Any and all sin is an offense to God, separates us from Him eternally, but all sin can be covered by the shed blood of Jesus. Repentance is the way to righteousness. Repentance means I turn around, I change.
So say yesterday I found that fornication was sin that separates me from God’s plan for eternal life in Christ. That uncovenantal behavior separates me from God’s plan for me for eternity. I realize it offends God in that I can’t walk with Him into eternal life. I change, I stop fornicating. In stopping I’ve repented. I stop because I’ve repented. I did not think it was wrong, nor did I care if it offended anyone, let alone God. Now I realize the severity of the effect of my sin on my eternal choices, so I ask for God’s mercy. I receive His mercy because Jesus died so I could be forgiven by God for this very type of sin, any and all sin. He shed His blood for me, for me to be able to change. I’m covered by the forgiveness of the shed blood of the Lamb of God who died to take away the sins of the world. Do you think the shedding of His blood was easy? Not at all, yet He did it for the love of me, so that in my fornication I could see Him, receive Him, and be changed. Sin hurts.
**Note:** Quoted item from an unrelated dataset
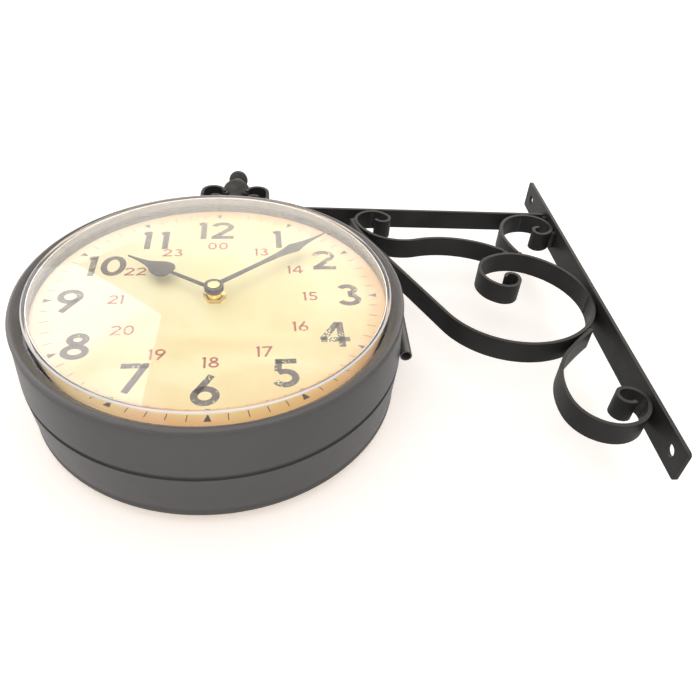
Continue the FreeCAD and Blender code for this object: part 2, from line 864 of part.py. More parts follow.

Each one of us can endure pain differently, and the type of pain we endure can either lead us to change easily or not. Stubbornness can make us have to go through more pain than needed. Jesus bore our pain. Let’s accept that and not bear the pain anymore, ease the pain and go ahead and accept change, embrace change.
This is the incense, the crushing of the powders of our lives, the pressing of the fruits that bring the oils.
We bring who we are to God and to the Body, the church, we are mixed together with other members who are dealing with the need for change also, they are also being pressed into the mold of God or going through the fire of purging or the storms of life, or the re-routing of root systems, etc. This is all beautiful in the sight of God and of Christ Jesus whom we have made our Lord. What a beautiful sight when many people who are going through the same process of eternal change gather together in places all around the world to worship the One who loves us enough to speak truth to us, save us and change us.